Sometimes I get this feeling of déja vu. When I hear the news about Hungary's relations with the EU, the USA and neighboring countries, I think that Israel has been in this precare situation for many years. So I can sympathize with the feeling of Hungary being isolated, outcast, fighting for legitimacy, being criticized day and night in the international forum. The conflict in the Middle East, and misperceptions regarding Israel, there are efforts to boycott and sanction Israel. Of course, Hungary is far from this situation, but being attacked, being always on the defensive and trying to explain your position, the context, etc., give me déja vu. Hungary is part of the European Union in a globalized world. There are different opinions, debates within the EU’s 27 member states, but you have an advantage that the Middle East doesn't have: you talk to each other. You never use violence to solve potential differences! In the Middle East, the rules of the game are different.
As long as we’re talking about the Middle East, in one of your earlier interviews you mentioned, "if we really wanted to, we could solve the Israeli-Arab conflict in fifteen minutes." How?

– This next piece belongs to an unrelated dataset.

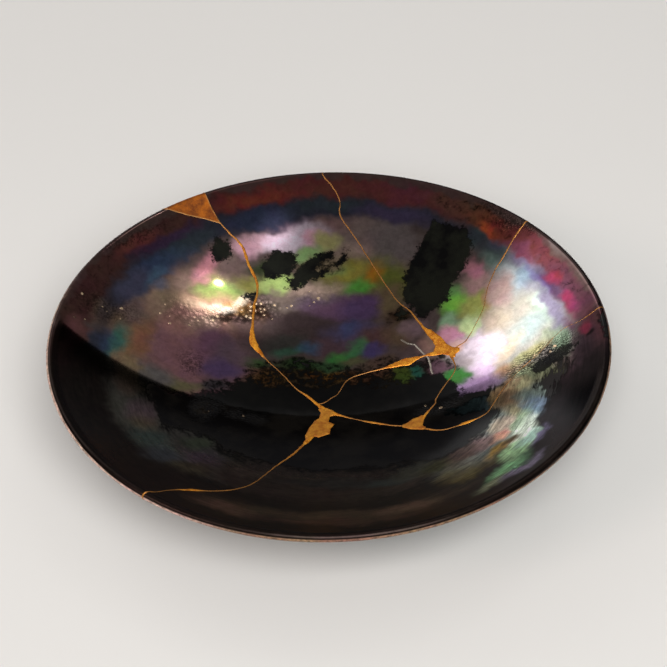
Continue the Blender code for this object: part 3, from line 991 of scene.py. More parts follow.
NEAR_RIGHT_LUSTRE_AND_SHEEN = (
    arc("#181114", 101, -30, 12, 30, soft=0.3),
    arc("#78807A", 77.5, -28, 7, 24),
    spot("#A0A884", 80.5, -11, 7, 5, cover=0.9),
    spot("#FCD8A4", 71.5, -15, 5.5, 4),
    spot("#D0D0A0", 76, -16.5, 4, 3.5),
    spot("#E0B480", 66, -18, 4, 4),
    spot("#A8906C", 69, -22, 6, 5),
    spot("#74867E", 78, -23, 4.5, 5),
    spot("#948E6C", 71, -30, 4.5, 5),
    spot("#66788A", 77.5, -31, 4, 7, 8),
    spot("#7C6462", 56.5, -46.5, 7, 3.6, 45, cover=0.85),
    spot("#5E4C44", 48.5, -51, 6, 4, 40, cover=0.85),
    spot("#8CA484", 70.5, -38, 8, 3.4, 60),
    # Painted sheen: this near-white spot sits on the peak of a lamp's sheen low on the right.
    spot("#F2FFEA", 71.5, -45.5, 9, 4.2, 58),
    spot("#AC9C88", 64.5, -37, 6, 3.2, 55),
    spot("#D09880", 62.5, -44.5, 4.5, 2.4, 50),
    spot("#A07C40", 62.8, -53.5, 6, 2.6, 48),
    spot("#B4DCA4", 69, -58, 8, 3.4, 55),
    spot("#B8DCCC", 72.5, -52.5, 6, 2.4, 58),
    spot("#7C7494", 76.5, -53.5, 7, 1.8, 58, strength=0.8),
    spot("#8CC490", 62.5, -72.5, 10, 3.4, 48),
    spot("#A0AC8C", 58.5, -80, 8, 3.0, 42, cover=0.95),
    spot("#8C849C", 69.5, -73, 9, 2.4, 47),
    spot("#5C4A30", 66, -50.5, 4, 1.6, 50),
)
LUSTRE: tuple[Lustre, ...] = (
    *FAR_FIELD, *FAR_LUSTRE_AND_HIGHLIGHT, *SPARKLE_AND_HIGHLIGHT_BAND, *MIDDLE_FIELD, *TORN_STRIP, *LEFT_LUSTRE, *RIGHT_LUSTRE,
    *RIM_RINGS, *NEAR_LEFT_LUSTRE, *NEAR_RING_LUSTRE, *NEAR_RIGHT_LUSTRE_AND_SHEEN,
)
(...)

It is symbolic: the conflict could be solved in a very short time. Two states for two nations, living side by side, recognizing each other, respecting each other, and finally they would put the conflict aside, once and for all. All the components of the solution are on the table. We have to sit down and talk. Once we talk, there is a positive dynamic. Ramallah and Jerusalem are just seven minutes away from each other by car. We have to read the Old Testament, the fight between Abraham and Lot for the water. Abraham told Lot, “you go to the right, I go the left, and both of us will have our own territory.” That was the first political compromise in the history. Let us learn from it. Very simple. If everyone is sincere in solving the conflict, the peace is possible. But it takes two to tango, and we in Israel do not see at this point in time a sincere and devoted Palestinian partner who is ready to talk to us without precondition. Israel remains devoted to peace under the principle “to live and let live”.